**MATERIAL FOR THE TASK:**
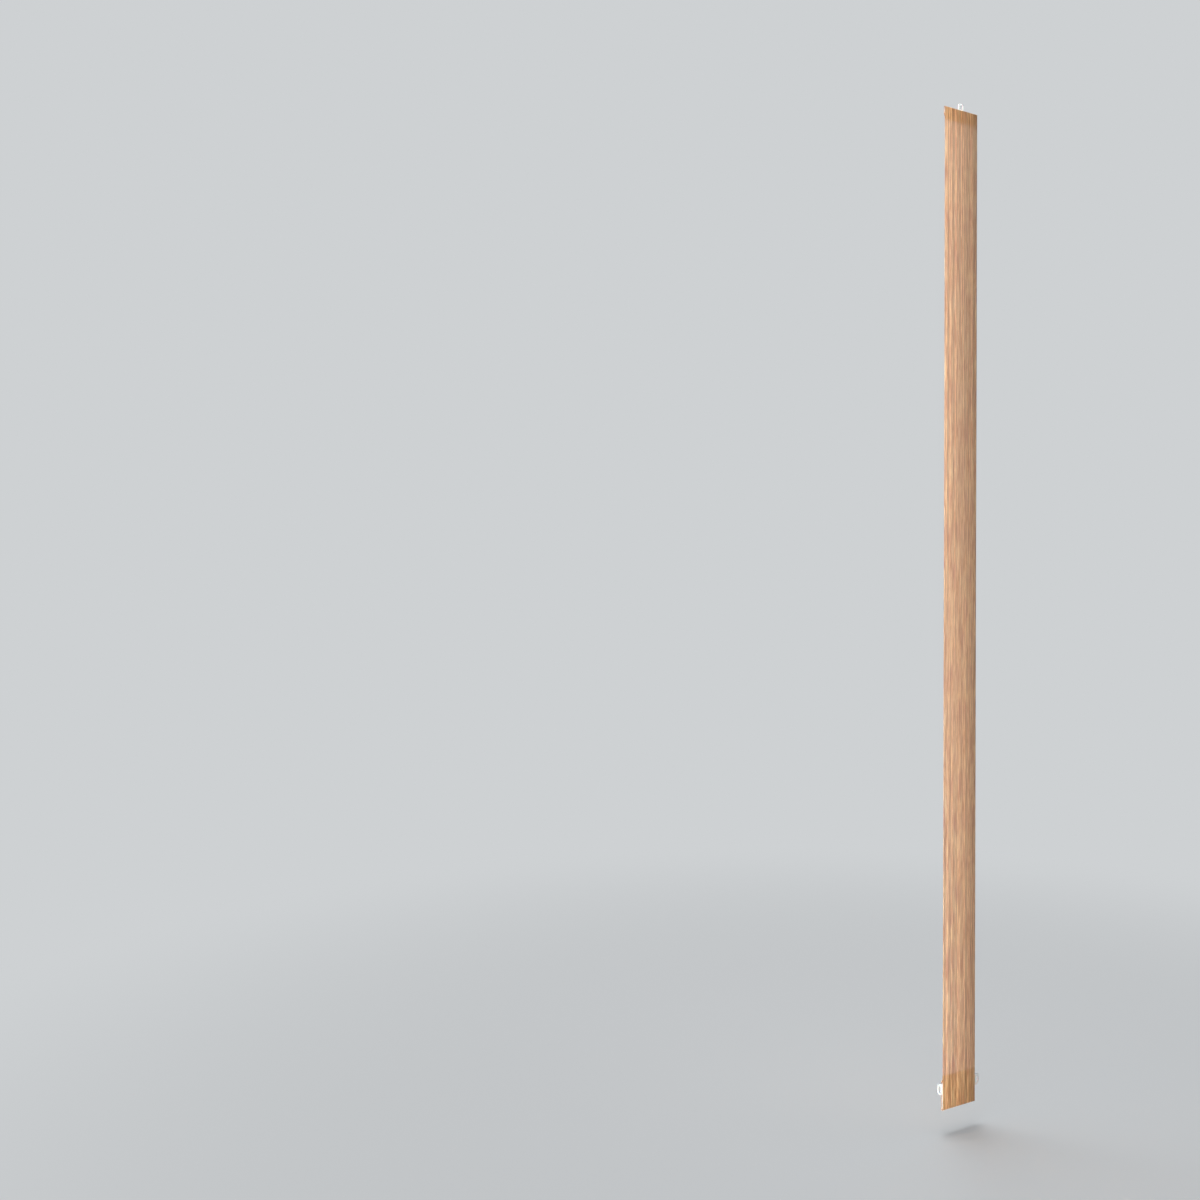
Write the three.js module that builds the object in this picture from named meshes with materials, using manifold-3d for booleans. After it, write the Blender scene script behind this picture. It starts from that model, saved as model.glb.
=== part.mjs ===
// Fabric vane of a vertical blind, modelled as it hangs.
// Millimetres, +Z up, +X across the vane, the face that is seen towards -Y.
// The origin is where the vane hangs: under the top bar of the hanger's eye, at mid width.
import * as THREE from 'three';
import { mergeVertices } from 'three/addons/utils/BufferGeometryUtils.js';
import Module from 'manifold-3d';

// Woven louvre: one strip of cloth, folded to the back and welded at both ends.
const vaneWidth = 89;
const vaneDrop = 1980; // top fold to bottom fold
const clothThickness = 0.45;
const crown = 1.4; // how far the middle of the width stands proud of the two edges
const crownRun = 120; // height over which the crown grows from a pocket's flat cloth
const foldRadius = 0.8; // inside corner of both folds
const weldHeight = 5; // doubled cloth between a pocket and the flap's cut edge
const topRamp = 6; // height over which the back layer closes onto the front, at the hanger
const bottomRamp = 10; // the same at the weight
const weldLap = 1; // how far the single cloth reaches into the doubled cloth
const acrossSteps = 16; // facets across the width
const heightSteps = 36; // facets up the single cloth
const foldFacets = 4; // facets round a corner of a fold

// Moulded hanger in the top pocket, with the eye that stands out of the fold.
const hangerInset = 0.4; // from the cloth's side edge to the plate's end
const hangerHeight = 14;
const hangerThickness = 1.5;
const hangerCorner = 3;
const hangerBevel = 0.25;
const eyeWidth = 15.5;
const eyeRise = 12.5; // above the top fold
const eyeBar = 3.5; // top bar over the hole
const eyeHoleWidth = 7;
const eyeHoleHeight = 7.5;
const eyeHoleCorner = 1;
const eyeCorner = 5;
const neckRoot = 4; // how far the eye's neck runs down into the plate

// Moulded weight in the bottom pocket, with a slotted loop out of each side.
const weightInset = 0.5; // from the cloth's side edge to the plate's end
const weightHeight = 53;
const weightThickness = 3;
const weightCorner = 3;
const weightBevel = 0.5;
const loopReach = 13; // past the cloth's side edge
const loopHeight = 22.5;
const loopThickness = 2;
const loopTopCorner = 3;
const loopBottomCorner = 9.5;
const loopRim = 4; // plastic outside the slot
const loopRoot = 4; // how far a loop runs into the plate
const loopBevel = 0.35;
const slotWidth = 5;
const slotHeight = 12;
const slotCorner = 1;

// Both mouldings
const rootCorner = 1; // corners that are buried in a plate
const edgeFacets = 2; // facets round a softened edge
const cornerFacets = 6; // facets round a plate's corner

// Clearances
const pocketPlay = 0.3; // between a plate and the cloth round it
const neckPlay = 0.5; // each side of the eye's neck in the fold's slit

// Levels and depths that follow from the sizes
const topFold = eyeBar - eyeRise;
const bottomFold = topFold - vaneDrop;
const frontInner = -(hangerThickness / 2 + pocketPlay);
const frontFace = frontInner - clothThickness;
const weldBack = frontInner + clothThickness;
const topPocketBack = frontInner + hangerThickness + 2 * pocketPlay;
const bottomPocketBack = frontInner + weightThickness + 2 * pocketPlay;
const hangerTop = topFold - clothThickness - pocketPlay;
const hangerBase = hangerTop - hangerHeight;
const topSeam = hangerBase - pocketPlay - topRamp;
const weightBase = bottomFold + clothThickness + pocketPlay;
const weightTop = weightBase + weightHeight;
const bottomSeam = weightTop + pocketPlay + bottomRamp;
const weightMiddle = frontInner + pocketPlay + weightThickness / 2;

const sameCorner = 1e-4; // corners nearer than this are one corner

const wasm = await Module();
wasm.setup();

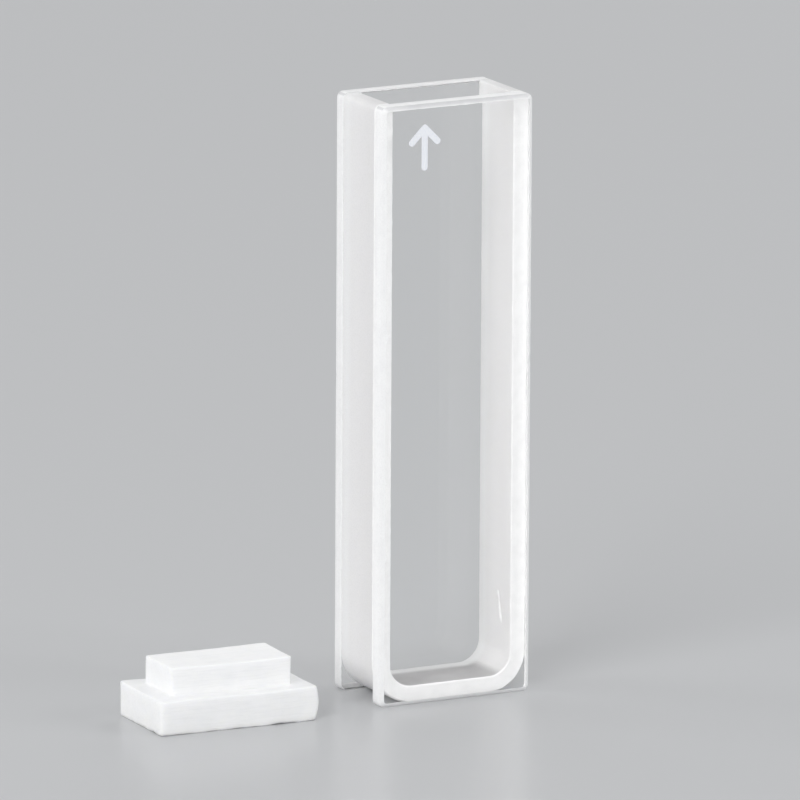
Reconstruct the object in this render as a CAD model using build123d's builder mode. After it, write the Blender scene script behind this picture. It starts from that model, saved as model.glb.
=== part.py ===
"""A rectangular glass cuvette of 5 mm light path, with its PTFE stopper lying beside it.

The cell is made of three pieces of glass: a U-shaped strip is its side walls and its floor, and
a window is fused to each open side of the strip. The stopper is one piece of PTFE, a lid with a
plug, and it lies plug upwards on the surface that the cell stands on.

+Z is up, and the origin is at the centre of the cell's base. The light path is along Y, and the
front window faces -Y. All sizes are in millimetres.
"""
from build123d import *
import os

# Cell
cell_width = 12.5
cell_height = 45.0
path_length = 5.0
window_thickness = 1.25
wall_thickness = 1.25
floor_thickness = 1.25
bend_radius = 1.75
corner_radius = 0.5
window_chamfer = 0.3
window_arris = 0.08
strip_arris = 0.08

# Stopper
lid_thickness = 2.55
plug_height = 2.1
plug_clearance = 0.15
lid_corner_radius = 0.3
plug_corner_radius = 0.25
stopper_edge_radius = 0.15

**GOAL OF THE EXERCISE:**
Begin at the top of the records above and quote each line exactly, ending with the line that contains "import Module from 'manifold-3d';".

**RIGHT ANSWER:**
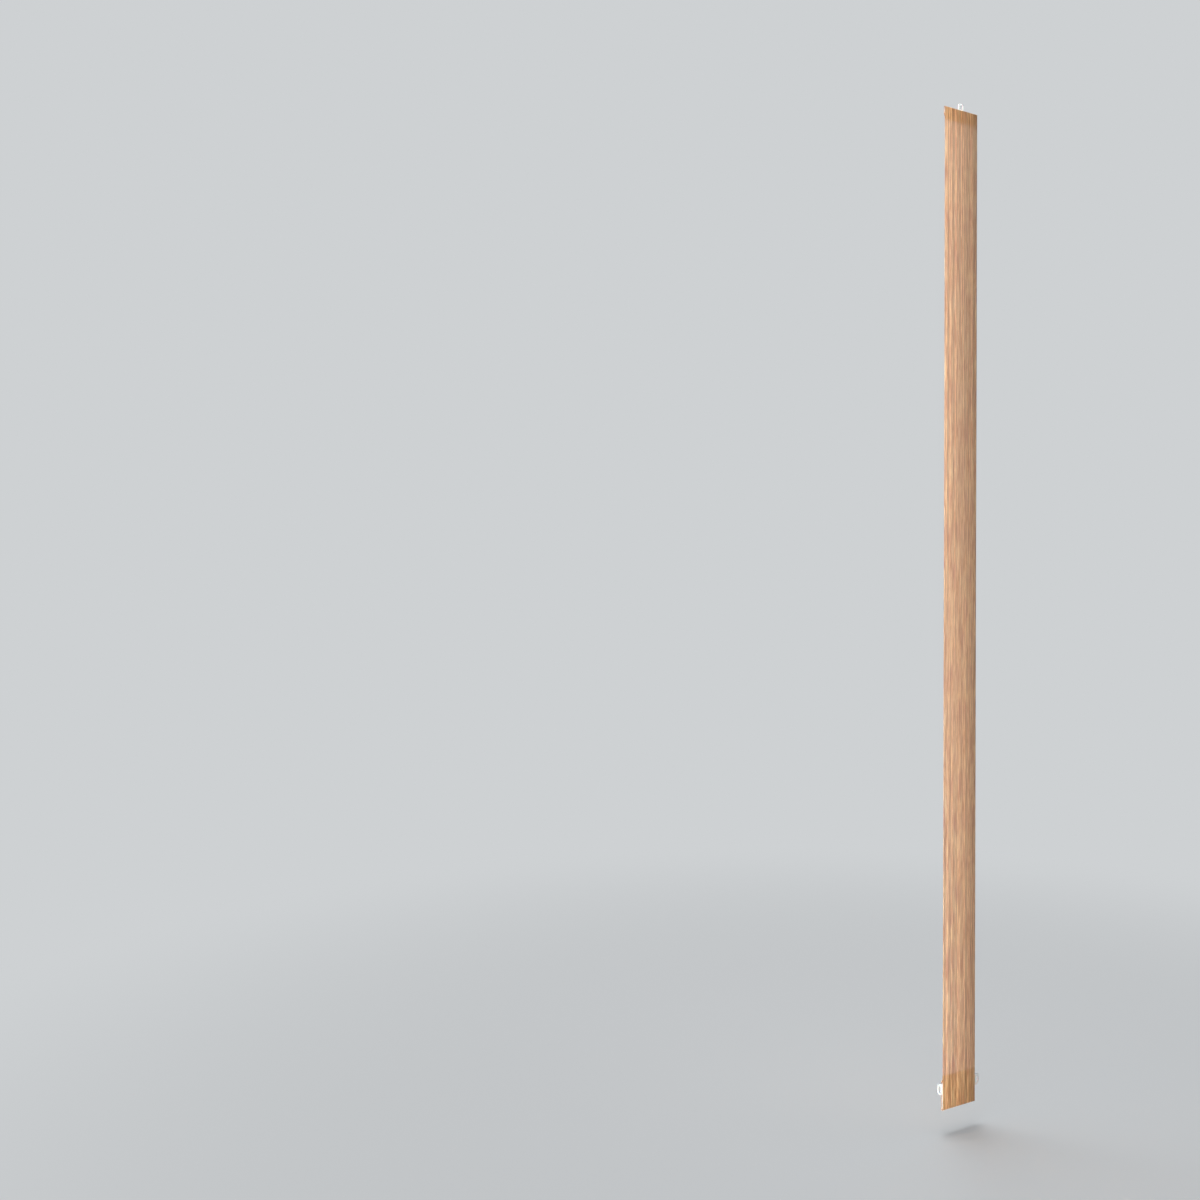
Write the three.js module that builds the object in this picture from named meshes with materials, using manifold-3d for booleans. After it, write the Blender scene script behind this picture. It starts from that model, saved as model.glb.
=== part.mjs ===
// Fabric vane of a vertical blind, modelled as it hangs.
// Millimetres, +Z up, +X across the vane, the face that is seen towards -Y.
// The origin is where the vane hangs: under the top bar of the hanger's eye, at mid width.
import * as THREE from 'three';
import { mergeVertices } from 'three/addons/utils/BufferGeometryUtils.js';
import Module from 'manifold-3d';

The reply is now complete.